Carbohydrate is the primary fuel source for high-intensity endurance exercise. Your body stores carbohydrates as glycogen in your muscles and liver — think of it as your current account for energy, with fat being more like a savings account. The problem? That current account has a limited balance. After roughly 90–120 minutes of hard effort, glycogen stores are significantly depleted, and performance drops noticeably.
That's why taking in carbohydrates during exercise — in the form of gels, chews, bars or drinks — is not just helpful but essential for anyone training or competing at high intensity over longer durations.
The sports nutrition market tends to fixate on the type of carbohydrate in a product — hydrogel technology, cluster dextrin, fructose-to-glucose ratios — but this is secondary. What matters most, and what is most often overlooked, is getting the right total amount of carbohydrates per hour into your body. Here are the evidence-based guidelines:
Under 1 hour
If you start well-fuelled (i.e. with a carb-rich meal or snack 2–3 hours before), your glycogen stores will cover most efforts under an hour without any additional carbohydrate intake. For very short durations (under 30 minutes), carbohydrate ingestion has essentially no measurable impact on performance. That said, for intense all-out efforts of 45–60 minutes, a small carbohydrate intake or even a carb mouth rinse — swilling a sugary drink without swallowing — can provide a modest performance benefit by stimulating receptors in the mouth and brain.
1–2 hours
As duration increases, the benefits of fuelling become increasingly significant. For efforts in this range, aim for 30–60g of carbohydrates per hour. In practical terms, that's roughly 1–2 standard energy gels or 500ml–1L of an isotonic sports drink (around 6% carbohydrate concentration). The harder and longer within this bracket, the more you should push toward the upper end of 60g/hr — particularly if you are well-trained and capable of sustaining a high workload.
2 hours and beyond
Once you pass the two-hour mark, higher carbohydrate intakes have a clear dose-response relationship with performance: more carbs, better results — up to a point. Target 60–90g of carbohydrates per hour. At this level, the composition of your carbohydrate source becomes more relevant. Using a glucose/fructose blend (known as multiple transportable carbohydrates, or MTCs) allows the gut to absorb larger quantities by using different intestinal transport pathways simultaneously, reducing the risk of GI distress.
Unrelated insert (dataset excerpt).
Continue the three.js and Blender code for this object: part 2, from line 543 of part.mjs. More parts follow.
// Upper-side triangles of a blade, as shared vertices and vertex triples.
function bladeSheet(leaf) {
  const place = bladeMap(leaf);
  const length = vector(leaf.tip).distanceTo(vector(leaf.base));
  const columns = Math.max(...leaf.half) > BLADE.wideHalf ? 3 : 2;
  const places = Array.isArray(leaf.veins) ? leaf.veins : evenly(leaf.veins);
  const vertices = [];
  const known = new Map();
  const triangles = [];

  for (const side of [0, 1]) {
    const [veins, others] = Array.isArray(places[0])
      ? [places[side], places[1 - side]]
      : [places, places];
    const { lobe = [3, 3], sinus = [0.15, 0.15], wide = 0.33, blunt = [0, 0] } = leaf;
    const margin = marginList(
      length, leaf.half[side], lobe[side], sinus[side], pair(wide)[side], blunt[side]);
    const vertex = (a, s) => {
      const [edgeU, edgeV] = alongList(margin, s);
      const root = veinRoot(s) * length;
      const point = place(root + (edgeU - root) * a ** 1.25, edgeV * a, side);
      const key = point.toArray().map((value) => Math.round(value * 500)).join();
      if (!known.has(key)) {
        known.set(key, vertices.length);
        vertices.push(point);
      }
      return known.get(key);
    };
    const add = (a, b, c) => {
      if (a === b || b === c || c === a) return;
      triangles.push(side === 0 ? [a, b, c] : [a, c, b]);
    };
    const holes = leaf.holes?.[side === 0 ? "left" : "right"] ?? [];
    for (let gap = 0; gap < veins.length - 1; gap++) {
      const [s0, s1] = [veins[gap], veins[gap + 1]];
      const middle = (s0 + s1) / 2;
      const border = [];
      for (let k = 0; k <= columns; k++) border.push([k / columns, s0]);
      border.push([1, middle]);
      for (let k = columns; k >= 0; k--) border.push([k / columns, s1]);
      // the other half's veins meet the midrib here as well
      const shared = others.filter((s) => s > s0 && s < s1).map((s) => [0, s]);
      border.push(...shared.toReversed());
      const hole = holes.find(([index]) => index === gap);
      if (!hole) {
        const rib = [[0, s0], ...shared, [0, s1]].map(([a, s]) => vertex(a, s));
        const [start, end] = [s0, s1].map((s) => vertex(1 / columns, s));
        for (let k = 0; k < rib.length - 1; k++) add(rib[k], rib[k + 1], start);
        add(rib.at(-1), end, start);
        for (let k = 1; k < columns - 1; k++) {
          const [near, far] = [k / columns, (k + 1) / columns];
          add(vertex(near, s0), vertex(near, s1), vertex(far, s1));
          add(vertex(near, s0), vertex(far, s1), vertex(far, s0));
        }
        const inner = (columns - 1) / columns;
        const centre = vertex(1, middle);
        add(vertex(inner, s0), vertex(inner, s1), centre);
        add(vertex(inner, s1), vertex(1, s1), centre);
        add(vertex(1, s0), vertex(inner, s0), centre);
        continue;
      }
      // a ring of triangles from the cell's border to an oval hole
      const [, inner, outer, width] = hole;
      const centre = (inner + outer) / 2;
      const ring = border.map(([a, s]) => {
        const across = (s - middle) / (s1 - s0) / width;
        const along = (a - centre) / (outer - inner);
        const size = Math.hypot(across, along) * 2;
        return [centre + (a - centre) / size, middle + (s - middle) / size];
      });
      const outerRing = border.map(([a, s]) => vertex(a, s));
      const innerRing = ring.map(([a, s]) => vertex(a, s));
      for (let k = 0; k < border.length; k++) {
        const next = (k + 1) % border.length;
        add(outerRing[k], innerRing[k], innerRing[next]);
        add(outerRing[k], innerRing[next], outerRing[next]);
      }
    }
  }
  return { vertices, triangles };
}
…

90g/hr was long considered the practical ceiling for carbohydrate absorption. However, there is growing evidence from elite endurance sport — Tour de France riders, IRONMAN podium finishers — that some athletes regularly consume more than this. For most recreational athletes, even reaching 90g/hr represents a significant step up and requires deliberate gut training.
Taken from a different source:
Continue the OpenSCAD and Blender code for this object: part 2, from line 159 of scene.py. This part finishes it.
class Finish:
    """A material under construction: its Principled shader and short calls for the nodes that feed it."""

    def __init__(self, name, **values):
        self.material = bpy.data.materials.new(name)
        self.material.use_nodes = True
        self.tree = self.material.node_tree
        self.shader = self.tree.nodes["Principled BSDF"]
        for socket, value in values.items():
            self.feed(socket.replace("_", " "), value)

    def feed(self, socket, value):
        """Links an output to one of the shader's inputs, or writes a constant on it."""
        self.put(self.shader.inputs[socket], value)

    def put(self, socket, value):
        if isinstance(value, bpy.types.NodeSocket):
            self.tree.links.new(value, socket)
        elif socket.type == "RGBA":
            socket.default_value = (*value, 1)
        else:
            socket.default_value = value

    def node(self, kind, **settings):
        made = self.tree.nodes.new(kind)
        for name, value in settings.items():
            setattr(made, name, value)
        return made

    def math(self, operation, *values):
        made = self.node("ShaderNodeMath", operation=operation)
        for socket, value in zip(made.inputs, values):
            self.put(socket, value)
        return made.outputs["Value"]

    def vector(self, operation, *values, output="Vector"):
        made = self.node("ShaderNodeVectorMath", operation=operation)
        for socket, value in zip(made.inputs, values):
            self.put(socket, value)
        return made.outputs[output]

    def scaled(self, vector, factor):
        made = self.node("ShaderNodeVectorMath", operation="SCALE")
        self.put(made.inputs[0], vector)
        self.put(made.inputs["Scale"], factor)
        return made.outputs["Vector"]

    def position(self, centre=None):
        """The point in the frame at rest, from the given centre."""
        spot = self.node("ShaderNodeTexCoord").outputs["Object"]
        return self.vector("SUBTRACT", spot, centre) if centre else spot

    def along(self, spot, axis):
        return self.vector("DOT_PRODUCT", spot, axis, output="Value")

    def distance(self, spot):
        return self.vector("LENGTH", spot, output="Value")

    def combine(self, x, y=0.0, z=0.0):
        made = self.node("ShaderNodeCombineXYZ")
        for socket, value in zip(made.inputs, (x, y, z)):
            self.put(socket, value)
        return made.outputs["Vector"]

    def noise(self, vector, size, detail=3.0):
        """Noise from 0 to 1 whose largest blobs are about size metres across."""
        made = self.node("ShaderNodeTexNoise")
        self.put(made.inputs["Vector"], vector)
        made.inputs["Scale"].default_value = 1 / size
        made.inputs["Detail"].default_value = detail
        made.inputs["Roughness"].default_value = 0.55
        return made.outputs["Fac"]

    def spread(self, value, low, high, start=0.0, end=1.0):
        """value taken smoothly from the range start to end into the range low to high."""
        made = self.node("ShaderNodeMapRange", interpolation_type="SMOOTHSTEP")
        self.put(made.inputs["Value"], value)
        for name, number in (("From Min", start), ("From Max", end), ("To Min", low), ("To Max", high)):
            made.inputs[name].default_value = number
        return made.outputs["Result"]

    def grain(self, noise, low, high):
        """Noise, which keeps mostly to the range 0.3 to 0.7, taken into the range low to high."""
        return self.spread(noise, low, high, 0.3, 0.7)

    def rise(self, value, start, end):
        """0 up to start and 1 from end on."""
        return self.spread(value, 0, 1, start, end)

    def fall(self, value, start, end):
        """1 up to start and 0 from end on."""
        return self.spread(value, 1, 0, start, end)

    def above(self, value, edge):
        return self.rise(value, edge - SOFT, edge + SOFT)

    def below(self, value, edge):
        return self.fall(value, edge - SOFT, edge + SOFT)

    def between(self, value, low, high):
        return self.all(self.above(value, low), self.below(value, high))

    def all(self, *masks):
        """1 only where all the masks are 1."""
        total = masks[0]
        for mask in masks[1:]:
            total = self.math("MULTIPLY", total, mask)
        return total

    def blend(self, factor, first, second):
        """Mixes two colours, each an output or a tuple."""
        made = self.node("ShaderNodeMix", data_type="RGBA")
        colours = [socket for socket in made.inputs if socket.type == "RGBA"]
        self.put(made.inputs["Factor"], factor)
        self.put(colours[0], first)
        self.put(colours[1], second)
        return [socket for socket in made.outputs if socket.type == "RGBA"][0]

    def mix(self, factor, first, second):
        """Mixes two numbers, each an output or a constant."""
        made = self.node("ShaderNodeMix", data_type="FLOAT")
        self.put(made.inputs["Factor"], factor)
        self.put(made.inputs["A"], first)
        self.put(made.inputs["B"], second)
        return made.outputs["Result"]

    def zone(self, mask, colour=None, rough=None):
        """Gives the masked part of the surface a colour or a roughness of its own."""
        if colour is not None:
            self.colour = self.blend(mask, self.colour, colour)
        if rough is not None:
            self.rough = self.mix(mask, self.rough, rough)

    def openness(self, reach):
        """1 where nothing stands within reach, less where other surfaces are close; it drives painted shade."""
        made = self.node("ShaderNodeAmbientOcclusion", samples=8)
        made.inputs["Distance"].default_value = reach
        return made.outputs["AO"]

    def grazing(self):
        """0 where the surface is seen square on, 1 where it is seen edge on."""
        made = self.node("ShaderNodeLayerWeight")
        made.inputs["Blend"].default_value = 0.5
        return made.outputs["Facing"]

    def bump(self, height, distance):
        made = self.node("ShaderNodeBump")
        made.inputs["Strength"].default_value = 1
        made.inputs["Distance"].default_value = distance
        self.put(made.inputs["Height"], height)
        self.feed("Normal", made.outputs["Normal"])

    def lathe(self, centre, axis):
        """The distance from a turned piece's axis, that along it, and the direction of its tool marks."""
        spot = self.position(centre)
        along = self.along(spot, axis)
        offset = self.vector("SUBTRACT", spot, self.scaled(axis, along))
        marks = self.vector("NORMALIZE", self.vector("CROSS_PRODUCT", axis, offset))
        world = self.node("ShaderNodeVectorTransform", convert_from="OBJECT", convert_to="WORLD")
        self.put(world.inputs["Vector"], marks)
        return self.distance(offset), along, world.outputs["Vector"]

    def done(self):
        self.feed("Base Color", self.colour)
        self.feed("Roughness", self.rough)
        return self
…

Ultra-endurance (6 hours+)
For very long efforts, simple carbs-per-hour logic is no longer sufficient on its own. Taste fatigue, digestive load and the need for some protein and fat from real foods all become relevant. Fuelling ultras is a topic in its own right.
Does body weight matter?
Surprisingly little. Carbohydrate absorption is primarily limited by intestinal transport capacity, which is roughly similar in all athletes regardless of body size. A 55kg cyclist and a 85kg triathlete will benefit from roughly the same carb intake per hour.
Practical takeaway
Most recreational athletes significantly undereat during training and racing. If the numbers above seem high compared to your current habits, that is a sign there is real performance improvement available to you. Start by identifying your current tolerable intake, then gradually increase by 10–15g per hour over 4–6 weeks of targeted gut training. Your body will adapt.